Setelah MKS ditahan, besoknya atau Kamis (4/7/2024) pagi, datang seorang staf Kejaksaan ke Lapas Salambue untuk menyerahkan Surat Perintah Penahanan. Sekaligus meminta MKS menanda-tangani surat tersebut. Karena kurang mengerti hukum dan tanpa didampingi pengacara, surat itupun ditanda-tanganinya.
“Paling membingungkan. Kejaksaan atau Termohon III saat ini sedang menangani dugaan korupsi dana desa di Dinas PMK. Tetapi, klien kita (MKS) yang bekerja di Badan Kepegawaian Daerah ditangkap dan ditahan langsung tanpa didahului surat panggilan pertama dan kedua,” terang Marwan Rangkuti.
Itu sebabnya, pemohon melalui kuasa hukumnya menyimpulkan bahwa penangkapan yang dilakukan Termohon III ini bertentangan dengan hukum dan tidak sah. Sebab, Kejaksaan atau Termohon I, II, dan III secara dejure tidak dibenarkan melakukan penangkapan.
Kewenangan penangkapan hanya ada pada Kepolisiàn (Polri) sebagaimana diatur dalam Pasal 77 ayat (1) huruf d Undang Undang No.8 tahun 1981 tentang KUHAP. Kemudian ada pada penyidik KPK sesuai Pasal 38 ayat (1) Undang Undang Komisi Pemberantasan Korupsi.
“Berdasarkan Undang-Undang Nomor 16 Tahun 2004 tentang Kejaksaan, terkait proses penangkapan, tidak ada satupun ketentuan yang mengatur penangkapan tersebut,” jelas Marwan Rangkuti.
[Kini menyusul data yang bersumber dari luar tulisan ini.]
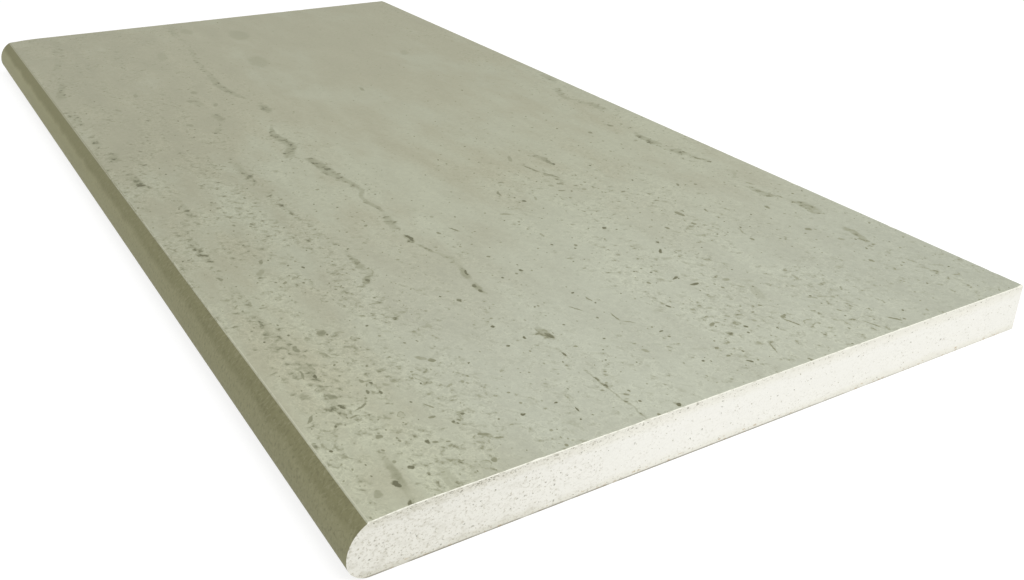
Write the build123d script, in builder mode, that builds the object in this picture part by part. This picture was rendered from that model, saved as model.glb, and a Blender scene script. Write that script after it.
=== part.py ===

Pada saat penetapan tersangka, MKS tidak didampingi dan tidak dianjurkan untuk didampingi pengacara/penasehat hukum. Padahal, ancaman hukuman yang dipersangkakan di atas 5 tahun, sehingga bertentangan dengan ketentuan Pasal 56 ayat (1) KUHAP.
Selain itu, pemohon melalui kuasa hukum menyampaikan sejumlah pertimbangan lain yang menunjukkan penangkapan dan penahanan dilakukan Termohon III tersebut tidak seusai prosedur dan bertentangan dengan aturan hukum.
Pemohon dan kuasa hukumnya bermohon agar kiranya hakim pada Pengadilan Negeri Padangsidimpuan menerima dan mengabulkan permohonan praperadilan tersebut dan menyatakan segala akibat yang ditimbulkan Termohon III pada MKS tidak sah. Juga memerintahkan Termohon III segera mengeluarkan Pemohon dari tahanan seketika setelah putusan dibacakan serta memulihkan hak-hak Pemohon setelah perkara ini berkekuatan hukum tetap.